The task: All lines from the one with "ELBOW_SHARE, SHOULDER_SPAN_X, HAND)" through the one with "bpy.data.objects.remove(obj)", and only those, are to be reproduced exactly, both ends included.

Extracted records:
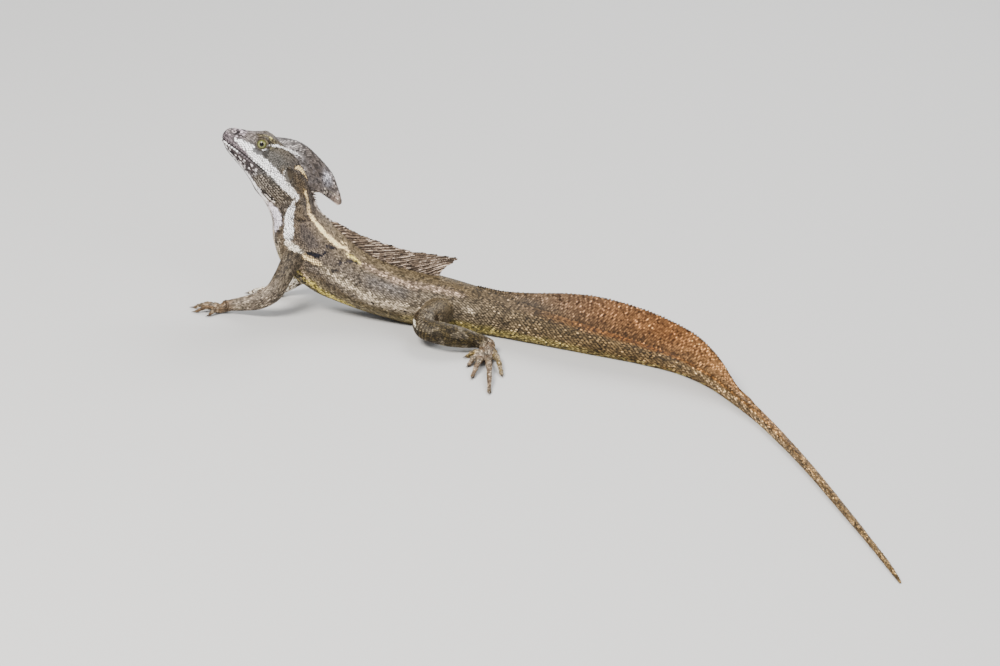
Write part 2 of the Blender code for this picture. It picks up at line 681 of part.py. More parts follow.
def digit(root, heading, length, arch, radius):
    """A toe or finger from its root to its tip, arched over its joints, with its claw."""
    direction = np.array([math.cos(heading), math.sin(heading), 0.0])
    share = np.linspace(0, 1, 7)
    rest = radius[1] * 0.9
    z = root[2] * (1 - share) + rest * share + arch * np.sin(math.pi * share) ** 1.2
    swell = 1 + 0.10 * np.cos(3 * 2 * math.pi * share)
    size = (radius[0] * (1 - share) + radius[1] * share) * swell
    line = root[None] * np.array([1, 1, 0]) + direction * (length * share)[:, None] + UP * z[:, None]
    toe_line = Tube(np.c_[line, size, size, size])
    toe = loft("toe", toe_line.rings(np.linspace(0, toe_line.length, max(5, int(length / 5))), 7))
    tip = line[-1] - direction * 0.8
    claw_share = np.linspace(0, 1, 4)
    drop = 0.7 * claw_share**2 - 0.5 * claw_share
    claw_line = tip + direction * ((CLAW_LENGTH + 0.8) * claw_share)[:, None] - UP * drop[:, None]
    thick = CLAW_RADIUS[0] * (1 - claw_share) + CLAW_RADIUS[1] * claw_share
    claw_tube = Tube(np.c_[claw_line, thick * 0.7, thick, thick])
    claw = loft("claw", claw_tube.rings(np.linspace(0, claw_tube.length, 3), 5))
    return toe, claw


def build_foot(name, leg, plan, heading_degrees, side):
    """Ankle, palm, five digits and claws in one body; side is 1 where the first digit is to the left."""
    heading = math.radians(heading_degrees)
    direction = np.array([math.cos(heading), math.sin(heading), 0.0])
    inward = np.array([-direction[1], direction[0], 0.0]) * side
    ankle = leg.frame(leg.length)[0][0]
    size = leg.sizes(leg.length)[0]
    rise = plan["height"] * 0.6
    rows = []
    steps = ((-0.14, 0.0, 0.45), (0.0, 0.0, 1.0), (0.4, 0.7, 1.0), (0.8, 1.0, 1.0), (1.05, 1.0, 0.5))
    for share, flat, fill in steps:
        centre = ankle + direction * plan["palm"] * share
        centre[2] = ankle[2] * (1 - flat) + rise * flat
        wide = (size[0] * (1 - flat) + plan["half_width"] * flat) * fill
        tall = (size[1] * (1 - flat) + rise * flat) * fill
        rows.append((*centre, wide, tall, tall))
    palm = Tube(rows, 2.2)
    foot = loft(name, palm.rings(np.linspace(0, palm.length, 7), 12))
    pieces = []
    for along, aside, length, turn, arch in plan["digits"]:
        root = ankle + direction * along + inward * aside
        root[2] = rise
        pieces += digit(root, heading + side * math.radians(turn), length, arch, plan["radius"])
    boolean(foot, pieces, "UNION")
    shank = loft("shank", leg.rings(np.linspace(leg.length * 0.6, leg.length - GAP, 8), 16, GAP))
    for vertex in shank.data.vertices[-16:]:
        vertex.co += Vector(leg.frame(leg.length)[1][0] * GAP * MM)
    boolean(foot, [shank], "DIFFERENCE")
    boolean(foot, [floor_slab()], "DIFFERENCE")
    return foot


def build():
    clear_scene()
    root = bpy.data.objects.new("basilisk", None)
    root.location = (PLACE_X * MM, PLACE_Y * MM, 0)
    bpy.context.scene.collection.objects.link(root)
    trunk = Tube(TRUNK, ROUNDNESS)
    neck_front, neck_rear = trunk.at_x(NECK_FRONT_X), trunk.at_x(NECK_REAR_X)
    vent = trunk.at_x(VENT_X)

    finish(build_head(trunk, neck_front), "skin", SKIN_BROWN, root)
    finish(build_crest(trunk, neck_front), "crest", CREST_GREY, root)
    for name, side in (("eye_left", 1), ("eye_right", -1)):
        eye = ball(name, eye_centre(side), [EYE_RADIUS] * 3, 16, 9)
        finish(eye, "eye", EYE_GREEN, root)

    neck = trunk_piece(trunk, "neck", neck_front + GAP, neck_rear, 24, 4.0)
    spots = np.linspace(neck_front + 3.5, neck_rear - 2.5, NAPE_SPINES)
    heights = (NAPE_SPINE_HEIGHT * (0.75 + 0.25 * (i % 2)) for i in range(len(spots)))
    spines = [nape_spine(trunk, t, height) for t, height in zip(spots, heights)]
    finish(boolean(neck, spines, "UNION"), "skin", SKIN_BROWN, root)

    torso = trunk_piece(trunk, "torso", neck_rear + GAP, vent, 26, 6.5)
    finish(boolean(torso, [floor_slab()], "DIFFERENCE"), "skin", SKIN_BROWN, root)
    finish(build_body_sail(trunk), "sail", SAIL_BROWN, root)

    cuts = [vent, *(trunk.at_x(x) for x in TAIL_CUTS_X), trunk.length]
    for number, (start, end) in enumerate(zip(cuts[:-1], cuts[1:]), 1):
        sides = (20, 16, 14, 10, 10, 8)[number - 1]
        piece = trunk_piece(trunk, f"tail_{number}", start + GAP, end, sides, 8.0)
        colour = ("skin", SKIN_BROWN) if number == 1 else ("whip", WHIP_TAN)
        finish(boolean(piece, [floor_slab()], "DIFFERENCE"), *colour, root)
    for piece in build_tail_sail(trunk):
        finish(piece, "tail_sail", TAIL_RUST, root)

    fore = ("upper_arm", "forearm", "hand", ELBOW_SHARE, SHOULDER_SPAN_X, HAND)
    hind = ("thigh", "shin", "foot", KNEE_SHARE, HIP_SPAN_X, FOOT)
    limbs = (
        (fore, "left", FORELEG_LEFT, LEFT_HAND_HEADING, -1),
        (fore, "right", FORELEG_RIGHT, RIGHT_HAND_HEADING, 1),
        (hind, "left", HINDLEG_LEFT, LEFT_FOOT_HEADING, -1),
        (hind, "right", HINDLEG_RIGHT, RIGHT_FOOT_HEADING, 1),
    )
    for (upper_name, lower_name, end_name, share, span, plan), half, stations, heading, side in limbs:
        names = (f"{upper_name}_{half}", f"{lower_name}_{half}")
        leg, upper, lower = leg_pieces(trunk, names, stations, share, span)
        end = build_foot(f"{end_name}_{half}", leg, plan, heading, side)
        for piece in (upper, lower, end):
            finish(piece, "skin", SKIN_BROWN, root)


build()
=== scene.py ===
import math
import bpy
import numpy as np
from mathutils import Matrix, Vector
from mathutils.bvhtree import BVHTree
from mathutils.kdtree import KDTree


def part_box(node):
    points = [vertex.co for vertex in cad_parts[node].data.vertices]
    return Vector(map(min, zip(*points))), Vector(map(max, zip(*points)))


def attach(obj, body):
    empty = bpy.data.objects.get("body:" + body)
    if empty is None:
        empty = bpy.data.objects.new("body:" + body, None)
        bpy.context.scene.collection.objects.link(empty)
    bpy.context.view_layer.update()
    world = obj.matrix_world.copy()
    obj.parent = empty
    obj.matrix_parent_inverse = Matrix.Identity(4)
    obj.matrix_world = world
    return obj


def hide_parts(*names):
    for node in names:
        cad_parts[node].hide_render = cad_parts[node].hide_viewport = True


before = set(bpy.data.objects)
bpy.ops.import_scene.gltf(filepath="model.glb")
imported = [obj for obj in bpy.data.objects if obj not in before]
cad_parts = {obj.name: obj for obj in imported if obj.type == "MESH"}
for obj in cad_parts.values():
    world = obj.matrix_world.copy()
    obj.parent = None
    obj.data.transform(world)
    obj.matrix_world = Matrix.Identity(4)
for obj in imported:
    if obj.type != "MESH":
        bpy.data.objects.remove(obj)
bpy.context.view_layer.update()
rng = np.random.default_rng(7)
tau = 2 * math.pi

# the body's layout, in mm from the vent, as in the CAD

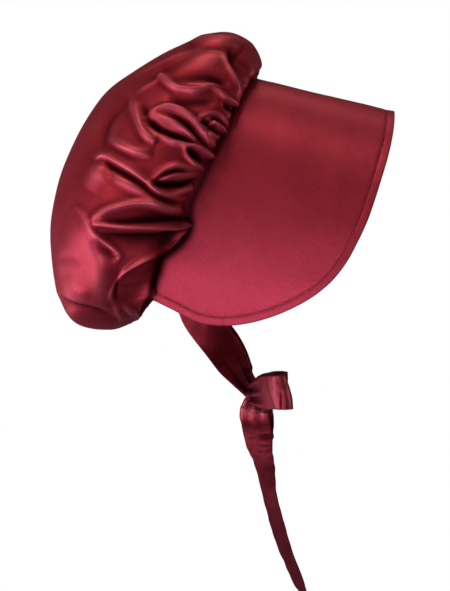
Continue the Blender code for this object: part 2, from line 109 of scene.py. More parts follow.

Exercise result:
    fore = ("upper_arm", "forearm", "hand", ELBOW_SHARE, SHOULDER_SPAN_X, HAND)
    hind = ("thigh", "shin", "foot", KNEE_SHARE, HIP_SPAN_X, FOOT)
    limbs = (
        (fore, "left", FORELEG_LEFT, LEFT_HAND_HEADING, -1),
        (fore, "right", FORELEG_RIGHT, RIGHT_HAND_HEADING, 1),
        (hind, "left", HINDLEG_LEFT, LEFT_FOOT_HEADING, -1),
        (hind, "right", HINDLEG_RIGHT, RIGHT_FOOT_HEADING, 1),
    )
    for (upper_name, lower_name, end_name, share, span, plan), half, stations, heading, side in limbs:
        names = (f"{upper_name}_{half}", f"{lower_name}_{half}")
        leg, upper, lower = leg_pieces(trunk, names, stations, share, span)
        end = build_foot(f"{end_name}_{half}", leg, plan, heading, side)
        for piece in (upper, lower, end):
            finish(piece, "skin", SKIN_BROWN, root)


build()
=== scene.py ===
import math
import bpy
import numpy as np
from mathutils import Matrix, Vector
from mathutils.bvhtree import BVHTree
from mathutils.kdtree import KDTree


def part_box(node):
    points = [vertex.co for vertex in cad_parts[node].data.vertices]
    return Vector(map(min, zip(*points))), Vector(map(max, zip(*points)))


def attach(obj, body):
    empty = bpy.data.objects.get("body:" + body)
    if empty is None:
        empty = bpy.data.objects.new("body:" + body, None)
        bpy.context.scene.collection.objects.link(empty)
    bpy.context.view_layer.update()
    world = obj.matrix_world.copy()
    obj.parent = empty
    obj.matrix_parent_inverse = Matrix.Identity(4)
    obj.matrix_world = world
    return obj


def hide_parts(*names):
    for node in names:
        cad_parts[node].hide_render = cad_parts[node].hide_viewport = True


before = set(bpy.data.objects)
bpy.ops.import_scene.gltf(filepath="model.glb")
imported = [obj for obj in bpy.data.objects if obj not in before]
cad_parts = {obj.name: obj for obj in imported if obj.type == "MESH"}
for obj in cad_parts.values():
    world = obj.matrix_world.copy()
    obj.parent = None
    obj.data.transform(world)
    obj.matrix_world = Matrix.Identity(4)
for obj in imported:
    if obj.type != "MESH":
        bpy.data.objects.remove(obj)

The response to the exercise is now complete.